-- Start RECORDS FOR PROCESSING --

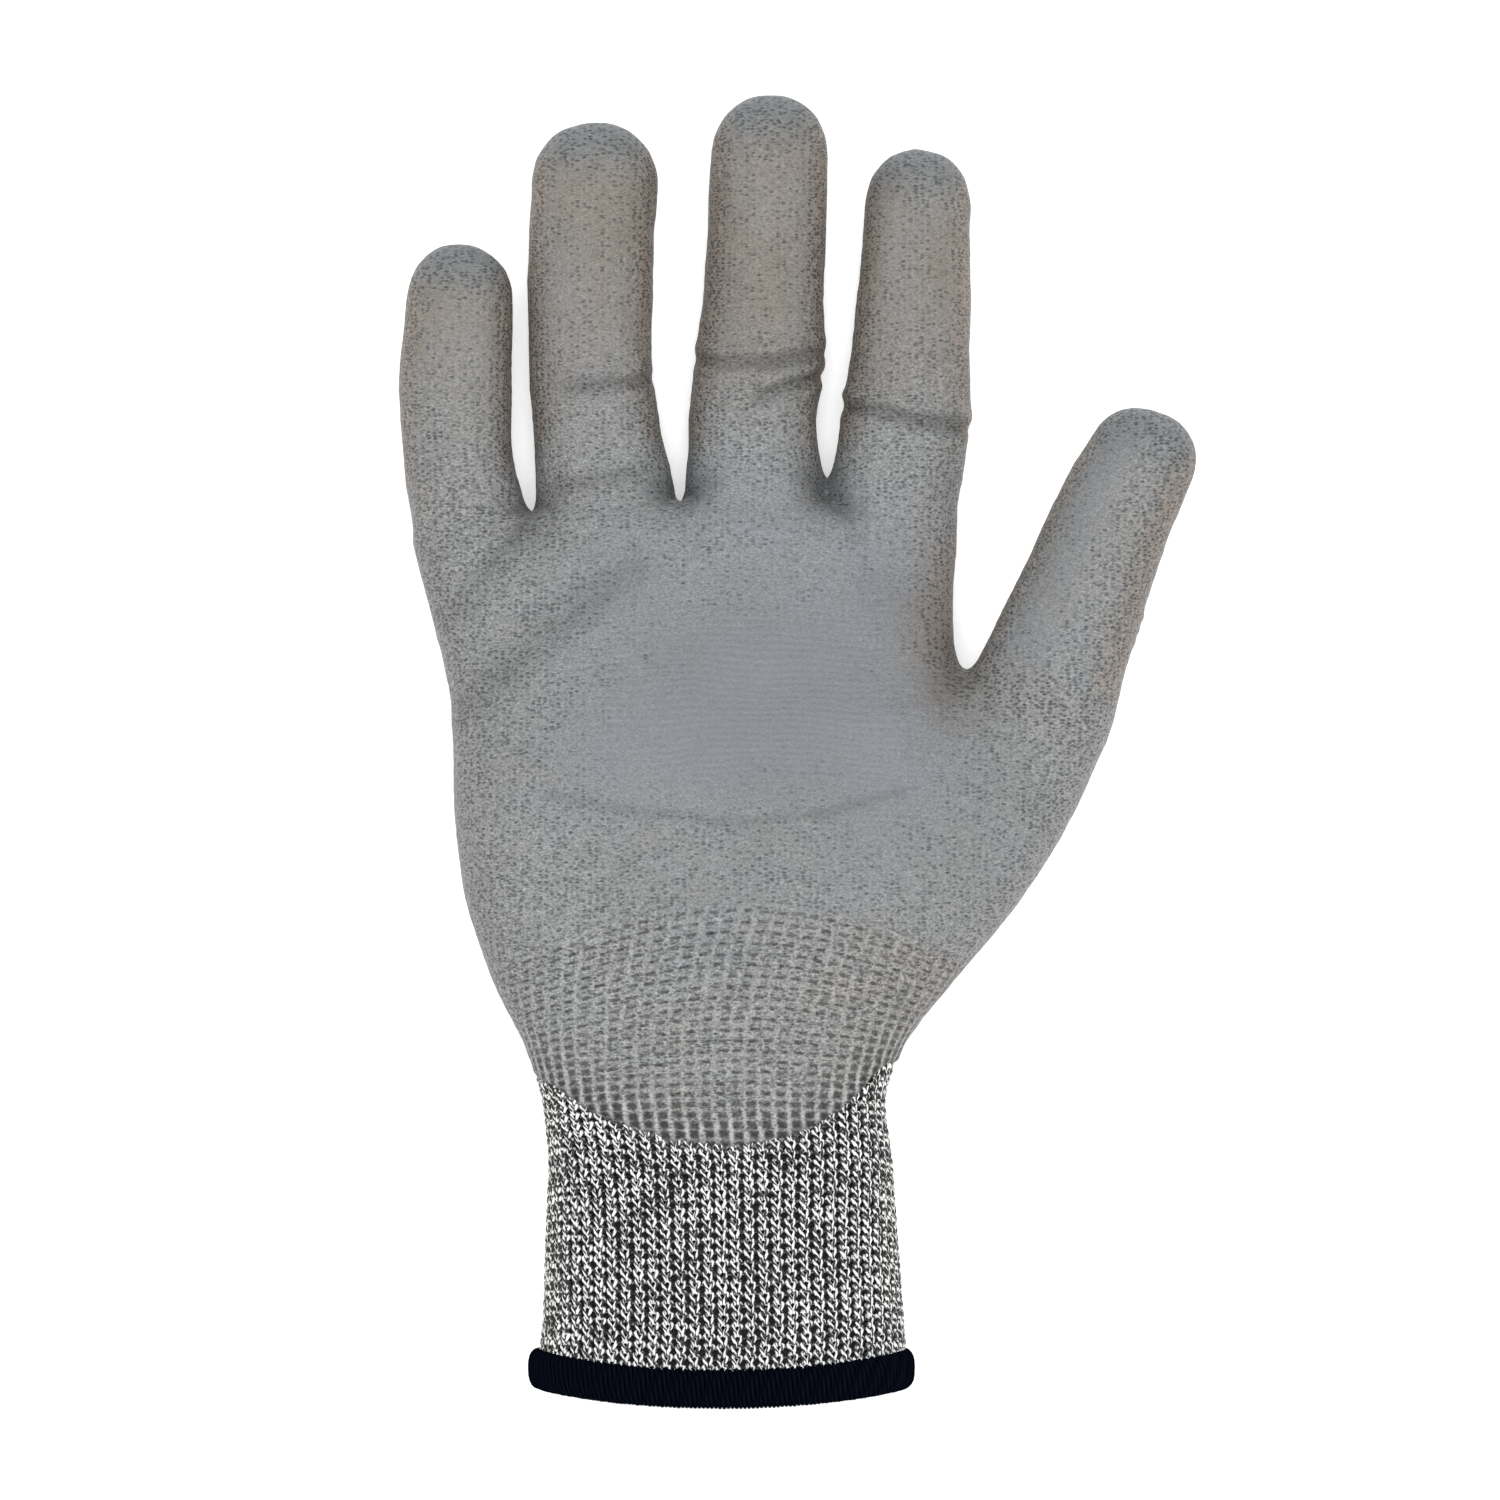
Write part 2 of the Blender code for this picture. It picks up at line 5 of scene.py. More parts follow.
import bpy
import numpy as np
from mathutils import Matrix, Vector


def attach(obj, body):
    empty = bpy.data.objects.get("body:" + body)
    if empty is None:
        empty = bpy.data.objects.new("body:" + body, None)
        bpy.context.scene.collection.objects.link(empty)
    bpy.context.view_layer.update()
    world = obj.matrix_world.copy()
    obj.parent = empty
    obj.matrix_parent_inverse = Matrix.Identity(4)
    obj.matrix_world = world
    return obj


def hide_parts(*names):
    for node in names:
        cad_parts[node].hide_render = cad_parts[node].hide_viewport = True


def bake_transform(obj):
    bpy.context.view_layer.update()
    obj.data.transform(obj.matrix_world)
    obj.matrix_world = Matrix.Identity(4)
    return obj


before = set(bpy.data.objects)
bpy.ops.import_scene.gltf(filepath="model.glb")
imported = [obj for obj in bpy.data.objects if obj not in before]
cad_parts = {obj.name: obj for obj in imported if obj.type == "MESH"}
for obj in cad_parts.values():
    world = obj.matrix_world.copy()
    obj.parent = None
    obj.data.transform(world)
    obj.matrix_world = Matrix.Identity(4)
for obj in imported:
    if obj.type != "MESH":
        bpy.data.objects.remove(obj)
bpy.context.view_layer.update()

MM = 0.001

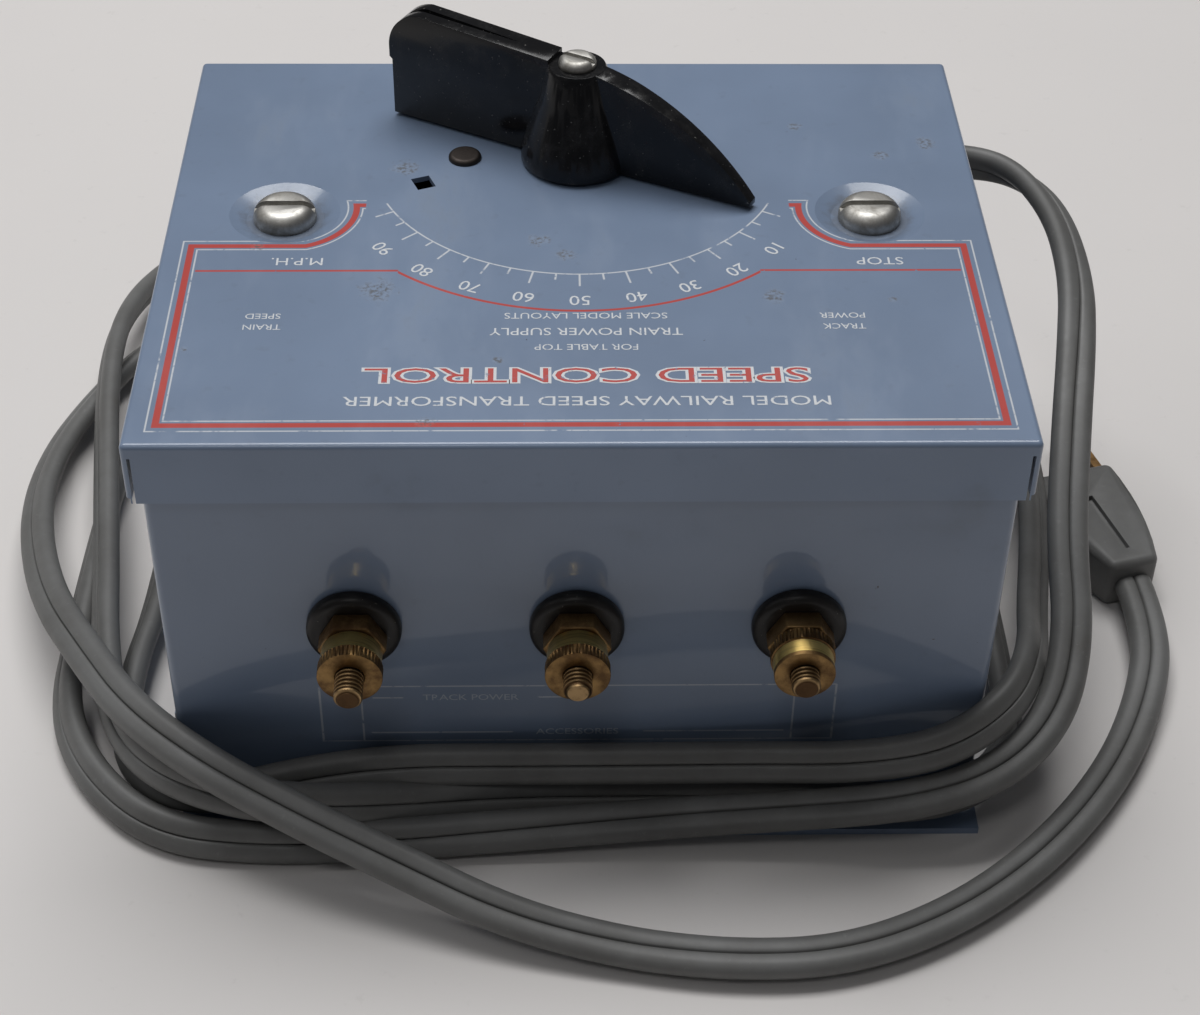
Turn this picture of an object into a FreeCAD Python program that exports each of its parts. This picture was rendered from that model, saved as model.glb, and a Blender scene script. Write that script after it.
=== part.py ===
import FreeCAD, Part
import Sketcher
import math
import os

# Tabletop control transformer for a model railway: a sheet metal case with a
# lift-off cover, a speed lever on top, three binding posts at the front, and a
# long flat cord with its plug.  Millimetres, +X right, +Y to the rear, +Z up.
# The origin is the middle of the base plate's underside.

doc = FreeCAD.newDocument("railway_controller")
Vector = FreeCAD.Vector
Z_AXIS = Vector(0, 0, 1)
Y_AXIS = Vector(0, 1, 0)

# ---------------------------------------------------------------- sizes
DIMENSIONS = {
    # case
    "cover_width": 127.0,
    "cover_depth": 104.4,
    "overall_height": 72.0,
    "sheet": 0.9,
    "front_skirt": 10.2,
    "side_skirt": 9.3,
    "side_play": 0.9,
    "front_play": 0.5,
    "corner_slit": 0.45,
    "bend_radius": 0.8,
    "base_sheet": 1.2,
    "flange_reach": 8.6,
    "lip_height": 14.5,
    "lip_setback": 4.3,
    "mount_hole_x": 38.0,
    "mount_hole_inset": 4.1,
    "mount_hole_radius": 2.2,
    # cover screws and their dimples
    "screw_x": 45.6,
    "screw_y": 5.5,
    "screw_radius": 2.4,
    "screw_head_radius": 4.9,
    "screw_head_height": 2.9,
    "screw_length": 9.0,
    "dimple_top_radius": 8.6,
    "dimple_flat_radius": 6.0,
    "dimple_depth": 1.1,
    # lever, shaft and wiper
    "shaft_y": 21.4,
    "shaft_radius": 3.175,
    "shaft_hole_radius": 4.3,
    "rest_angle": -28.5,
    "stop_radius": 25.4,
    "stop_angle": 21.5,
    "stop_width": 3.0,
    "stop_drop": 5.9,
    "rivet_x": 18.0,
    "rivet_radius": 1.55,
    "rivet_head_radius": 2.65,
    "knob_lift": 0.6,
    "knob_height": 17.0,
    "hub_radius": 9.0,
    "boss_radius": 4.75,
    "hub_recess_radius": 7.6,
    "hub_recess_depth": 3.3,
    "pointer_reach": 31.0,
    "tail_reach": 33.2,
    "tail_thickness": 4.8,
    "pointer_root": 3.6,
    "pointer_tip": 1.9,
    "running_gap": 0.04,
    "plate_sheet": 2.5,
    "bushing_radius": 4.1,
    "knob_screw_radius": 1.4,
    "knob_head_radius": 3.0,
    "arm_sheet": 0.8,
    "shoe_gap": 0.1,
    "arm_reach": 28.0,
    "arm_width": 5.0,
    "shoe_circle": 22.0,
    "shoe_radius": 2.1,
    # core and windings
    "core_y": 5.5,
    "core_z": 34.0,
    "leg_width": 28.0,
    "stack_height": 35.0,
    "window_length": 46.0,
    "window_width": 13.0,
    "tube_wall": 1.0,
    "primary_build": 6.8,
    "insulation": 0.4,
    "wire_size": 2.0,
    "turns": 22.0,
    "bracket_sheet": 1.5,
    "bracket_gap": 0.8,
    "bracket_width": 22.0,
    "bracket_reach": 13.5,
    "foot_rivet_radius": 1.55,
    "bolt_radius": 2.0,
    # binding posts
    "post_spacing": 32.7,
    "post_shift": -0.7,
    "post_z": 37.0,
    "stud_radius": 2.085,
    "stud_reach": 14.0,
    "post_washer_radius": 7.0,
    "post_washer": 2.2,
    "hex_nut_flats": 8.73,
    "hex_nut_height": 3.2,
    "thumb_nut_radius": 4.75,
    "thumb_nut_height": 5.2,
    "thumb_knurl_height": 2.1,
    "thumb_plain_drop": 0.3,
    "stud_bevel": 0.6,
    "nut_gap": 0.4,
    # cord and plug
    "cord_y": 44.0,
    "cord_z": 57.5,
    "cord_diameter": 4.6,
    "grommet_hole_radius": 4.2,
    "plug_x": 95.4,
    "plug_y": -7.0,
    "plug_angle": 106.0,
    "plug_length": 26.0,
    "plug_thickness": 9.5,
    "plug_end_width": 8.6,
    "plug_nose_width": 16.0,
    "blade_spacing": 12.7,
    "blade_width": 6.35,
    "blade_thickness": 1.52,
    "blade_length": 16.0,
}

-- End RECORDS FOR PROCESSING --

### EXERCISE PROMPT
Reproduce each record shown above without altering a single word.

### FULL ANSWER
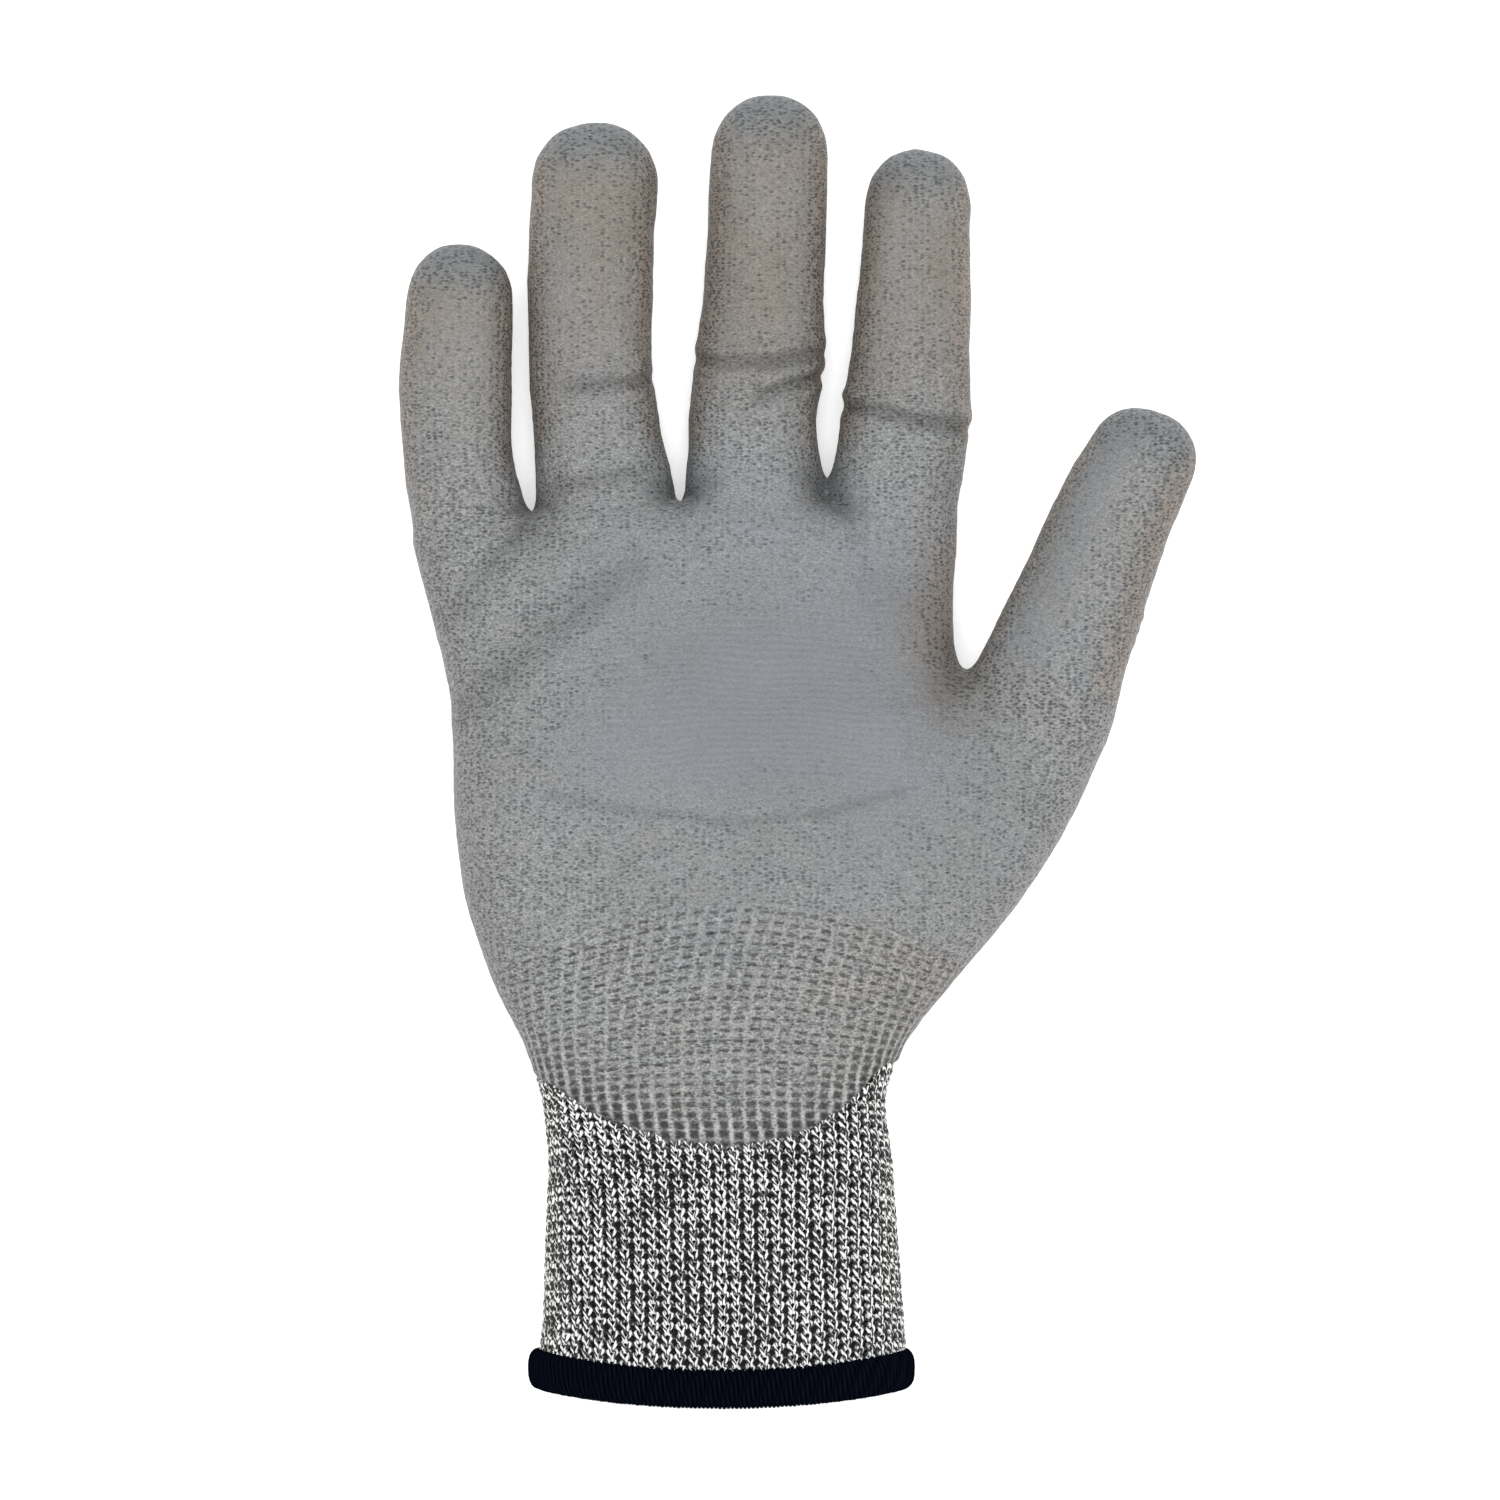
Write part 2 of the Blender code for this picture. It picks up at line 5 of scene.py. More parts follow.
import bpy
import numpy as np
from mathutils import Matrix, Vector


def attach(obj, body):
    empty = bpy.data.objects.get("body:" + body)
    if empty is None:
        empty = bpy.data.objects.new("body:" + body, None)
        bpy.context.scene.collection.objects.link(empty)
    bpy.context.view_layer.update()
    world = obj.matrix_world.copy()
    obj.parent = empty
    obj.matrix_parent_inverse = Matrix.Identity(4)
    obj.matrix_world = world
    return obj


def hide_parts(*names):
    for node in names:
        cad_parts[node].hide_render = cad_parts[node].hide_viewport = True


def bake_transform(obj):
    bpy.context.view_layer.update()
    obj.data.transform(obj.matrix_world)
    obj.matrix_world = Matrix.Identity(4)
    return obj


before = set(bpy.data.objects)
bpy.ops.import_scene.gltf(filepath="model.glb")
imported = [obj for obj in bpy.data.objects if obj not in before]
cad_parts = {obj.name: obj for obj in imported if obj.type == "MESH"}
for obj in cad_parts.values():
    world = obj.matrix_world.copy()
    obj.parent = None
    obj.data.transform(world)
    obj.matrix_world = Matrix.Identity(4)
for obj in imported:
    if obj.type != "MESH":
        bpy.data.objects.remove(obj)
bpy.context.view_layer.update()

MM = 0.001

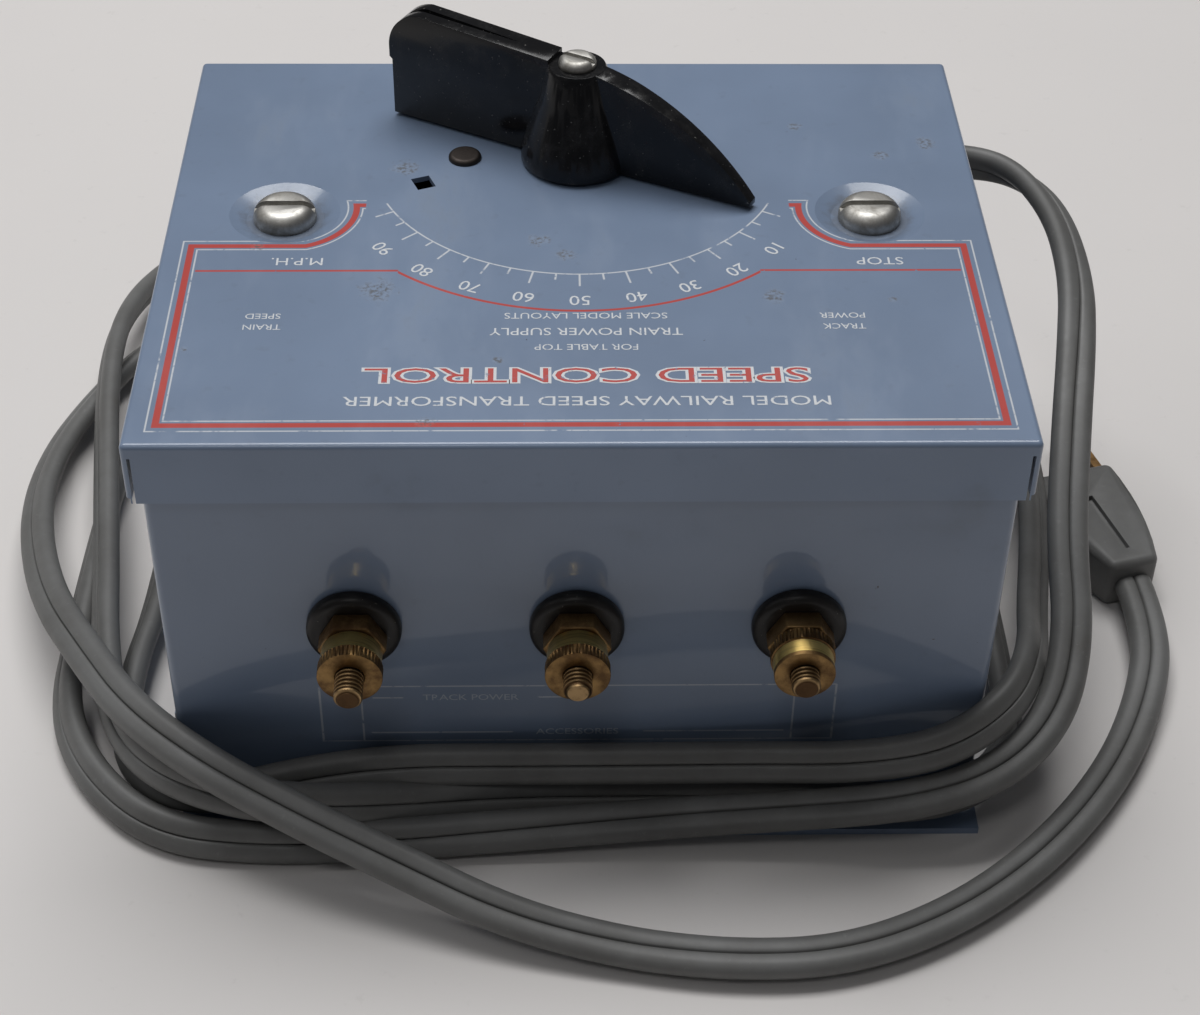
Turn this picture of an object into a FreeCAD Python program that exports each of its parts. This picture was rendered from that model, saved as model.glb, and a Blender scene script. Write that script after it.
=== part.py ===
import FreeCAD, Part
import Sketcher
import math
import os

# Tabletop control transformer for a model railway: a sheet metal case with a
# lift-off cover, a speed lever on top, three binding posts at the front, and a
# long flat cord with its plug.  Millimetres, +X right, +Y to the rear, +Z up.
# The origin is the middle of the base plate's underside.

doc = FreeCAD.newDocument("railway_controller")
Vector = FreeCAD.Vector
Z_AXIS = Vector(0, 0, 1)
Y_AXIS = Vector(0, 1, 0)

# ---------------------------------------------------------------- sizes
DIMENSIONS = {
    # case
    "cover_width": 127.0,
    "cover_depth": 104.4,
    "overall_height": 72.0,
    "sheet": 0.9,
    "front_skirt": 10.2,
    "side_skirt": 9.3,
    "side_play": 0.9,
    "front_play": 0.5,
    "corner_slit": 0.45,
    "bend_radius": 0.8,
    "base_sheet": 1.2,
    "flange_reach": 8.6,
    "lip_height": 14.5,
    "lip_setback": 4.3,
    "mount_hole_x": 38.0,
    "mount_hole_inset": 4.1,
    "mount_hole_radius": 2.2,
    # cover screws and their dimples
    "screw_x": 45.6,
    "screw_y": 5.5,
    "screw_radius": 2.4,
    "screw_head_radius": 4.9,
    "screw_head_height": 2.9,
    "screw_length": 9.0,
    "dimple_top_radius": 8.6,
    "dimple_flat_radius": 6.0,
    "dimple_depth": 1.1,
    # lever, shaft and wiper
    "shaft_y": 21.4,
    "shaft_radius": 3.175,
    "shaft_hole_radius": 4.3,
    "rest_angle": -28.5,
    "stop_radius": 25.4,
    "stop_angle": 21.5,
    "stop_width": 3.0,
    "stop_drop": 5.9,
    "rivet_x": 18.0,
    "rivet_radius": 1.55,
    "rivet_head_radius": 2.65,
    "knob_lift": 0.6,
    "knob_height": 17.0,
    "hub_radius": 9.0,
    "boss_radius": 4.75,
    "hub_recess_radius": 7.6,
    "hub_recess_depth": 3.3,
    "pointer_reach": 31.0,
    "tail_reach": 33.2,
    "tail_thickness": 4.8,
    "pointer_root": 3.6,
    "pointer_tip": 1.9,
    "running_gap": 0.04,
    "plate_sheet": 2.5,
    "bushing_radius": 4.1,
    "knob_screw_radius": 1.4,
    "knob_head_radius": 3.0,
    "arm_sheet": 0.8,
    "shoe_gap": 0.1,
    "arm_reach": 28.0,
    "arm_width": 5.0,
    "shoe_circle": 22.0,
    "shoe_radius": 2.1,
    # core and windings
    "core_y": 5.5,
    "core_z": 34.0,
    "leg_width": 28.0,
    "stack_height": 35.0,
    "window_length": 46.0,
    "window_width": 13.0,
    "tube_wall": 1.0,
    "primary_build": 6.8,
    "insulation": 0.4,
    "wire_size": 2.0,
    "turns": 22.0,
    "bracket_sheet": 1.5,
    "bracket_gap": 0.8,
    "bracket_width": 22.0,
    "bracket_reach": 13.5,
    "foot_rivet_radius": 1.55,
    "bolt_radius": 2.0,
    # binding posts
    "post_spacing": 32.7,
    "post_shift": -0.7,
    "post_z": 37.0,
    "stud_radius": 2.085,
    "stud_reach": 14.0,
    "post_washer_radius": 7.0,
    "post_washer": 2.2,
    "hex_nut_flats": 8.73,
    "hex_nut_height": 3.2,
    "thumb_nut_radius": 4.75,
    "thumb_nut_height": 5.2,
    "thumb_knurl_height": 2.1,
    "thumb_plain_drop": 0.3,
    "stud_bevel": 0.6,
    "nut_gap": 0.4,
    # cord and plug
    "cord_y": 44.0,
    "cord_z": 57.5,
    "cord_diameter": 4.6,
    "grommet_hole_radius": 4.2,
    "plug_x": 95.4,
    "plug_y": -7.0,
    "plug_angle": 106.0,
    "plug_length": 26.0,
    "plug_thickness": 9.5,
    "plug_end_width": 8.6,
    "plug_nose_width": 16.0,
    "blade_spacing": 12.7,
    "blade_width": 6.35,
    "blade_thickness": 1.52,
    "blade_length": 16.0,
}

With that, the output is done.